Mouse macrophage paraoxonase 2 activity is increased whereas cellular paraoxonase 3 activity is decreased under oxidative stress.

Objective—To determine whether paraoxonases (PONs) are expressed in macrophages and to analyze the oxidative stress effect on their expression and activities. Methods and Results—We demonstrated the presence (mRNA, protein, activity) of PON2 and PON3 but not PON1 in murine macrophages, whereas in human macrophages, only PON2 was expressed.

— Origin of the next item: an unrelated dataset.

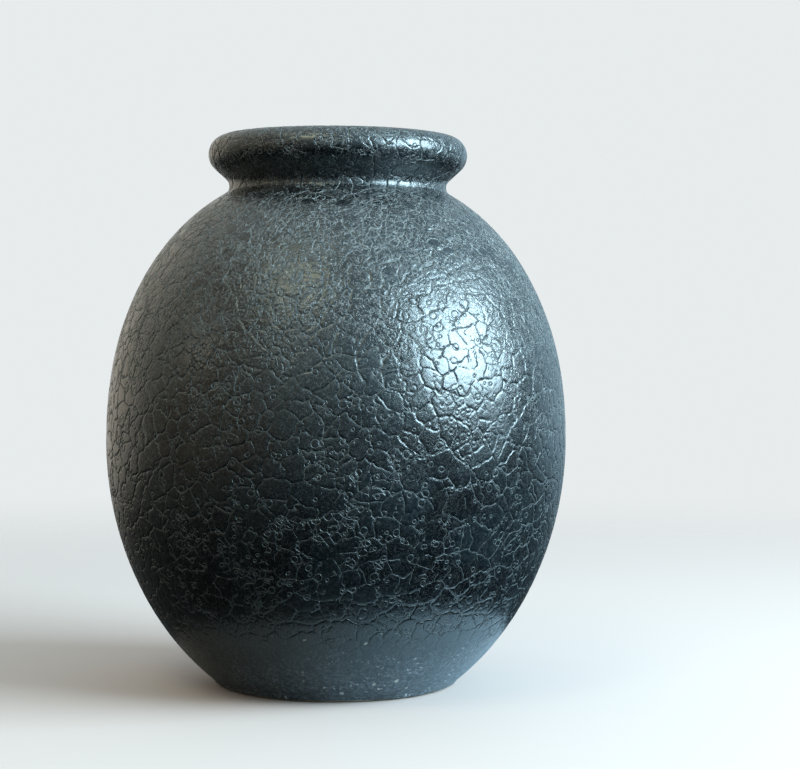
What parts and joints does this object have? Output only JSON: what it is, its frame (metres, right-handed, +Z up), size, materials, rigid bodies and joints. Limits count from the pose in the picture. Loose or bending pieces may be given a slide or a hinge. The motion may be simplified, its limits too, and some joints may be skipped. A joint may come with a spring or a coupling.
{
  "type": "black clay pot",
  "caption": "Ovoid clay pot with a thick rolled lip, a short pinched waist and a small flat foot, coated in black crackled glaze; stands on its foot and holds stems or dry goods.",
  "frame": {"origin": "centre of the foot, on the surface that the pot stands on", "axes": "+Z up along the pot's axis, from the foot to the mouth; the pot is round, so +X and +Y are free, with -Y towards the viewer"},
  "size_m": [0.2834, 0.2834, 0.3374],
  "materials": {
    "bare_clay": "fired, unglazed, matt buff clay",
    "black_glaze": "satin black glaze with a blue-green sheen, raised crackle cells and small ring craters"
  },
  "bodies": {
    "root": {"floor_slab": "bare_clay", "lower_wall": "bare_clay", "upper_wall": "bare_clay", "neck_collar": "bare_clay", "rolled_lip": "bare_clay", "glaze_coat": "black_glaze"}
  },
  "joints": []
}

Under oxidative stress as present in mouse peritoneal macrophages (MPMs) from apoE-deficient (E0) mice as well as in C57BL6 mice, MPMs that were incubated with buthionine sulfoximine, with angiotensin II, with 7-ketocholesterol, or with oxidized phosphatidylcholine, PON2 mRNA levels and lactonase activity toward dihydrocoumarin significantly increased (by 50% to 130%). In contrast, PON3 lactonase activity toward lovastatin was markedly reduced (by 29% to 57%) compared with control cells. The supplementation of E0 mice with dietary antioxidants (vitamin E, pomegranate juice) significantly increased macrophage PON3 activity (by 23% to 40%), suggesting that oxidative stress was the cause for the reduced macrophage PON3 activity. Incubation of purified PON2 or PON3 with E0 mice MPMs resulted in reduced cellular lipid peroxides content by 14% to 19% and inhibition of cell-mediated LDL oxidation by 32% to 39%. Conclusions—Increased macrophage PON2 expression under oxidative stress could represent a selective cellular response to reduce oxidative burden, which may lead to attenuation of macrophage foam cell formation.